Commissioner David Brown said the Commission should hold changing those lines to a fairly high standard.

“I approach subdivision law very conservatively considering that this area has been undisturbed for 100 years,” Brown said. “It’s not like a variance on a garage that’s going to come and go and be there during some of the years, but not with the lasting permanence of subdivision lines.”

Strange zones in Alexandria have had some curious impacts, like a house being developed to fit on a particularly small lot. Commissioner Stephen Koenig said he didn’t take much stock in the argument that the subdivision change would affect the character of the neighborhood, but said he was voting against it on “the character of the geometry” — arguing that the neighborhood’s lot lines were “relentlessly rectangular” and the change would be out of character with the other lots around it.

Others on the Commission argued the change was pretty minor and the “character of the neighborhood” was an ill-defined concept.
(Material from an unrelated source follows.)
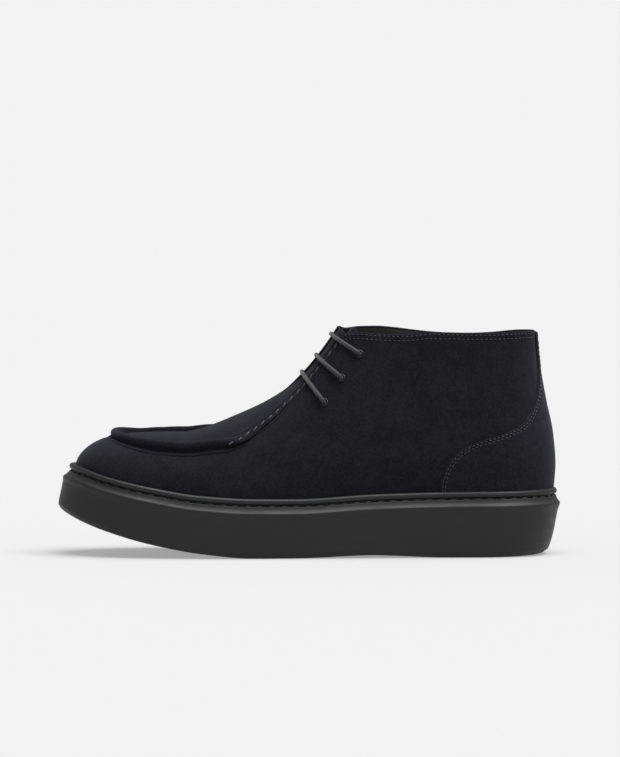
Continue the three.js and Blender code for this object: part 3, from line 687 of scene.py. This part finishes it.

According to Commissioner Melissa McMahon:

I’m not convinced this change reaches the tipping point of it not being substantially the same character. We see these applications come through, and one of the oddball things to me is sometimes how narrowly defined the subdivision is. Like in this case, the subdivision we’re looking at is a relatively small area next to a bunch of other subdivisions in the same historic district, but even looking inside the subdivision there’s some variety of the depth of lots. The part that’s being cut out at the back still keeps the lot that is shrinking bigger than a whole bunch of shorter lots in this subdivision. So if we’re putting it in a table of sizes overall, I’m not convinced in my gut that this takes this out of substantially the same character of other lots.

Commissioners Mindy Lyle and Jody Manor agreed, saying this boundary line doesn’t change the character of the neighborhood, but in the end the Planning Commission voted 4-3 in favor of recommending the denial of the subdivision.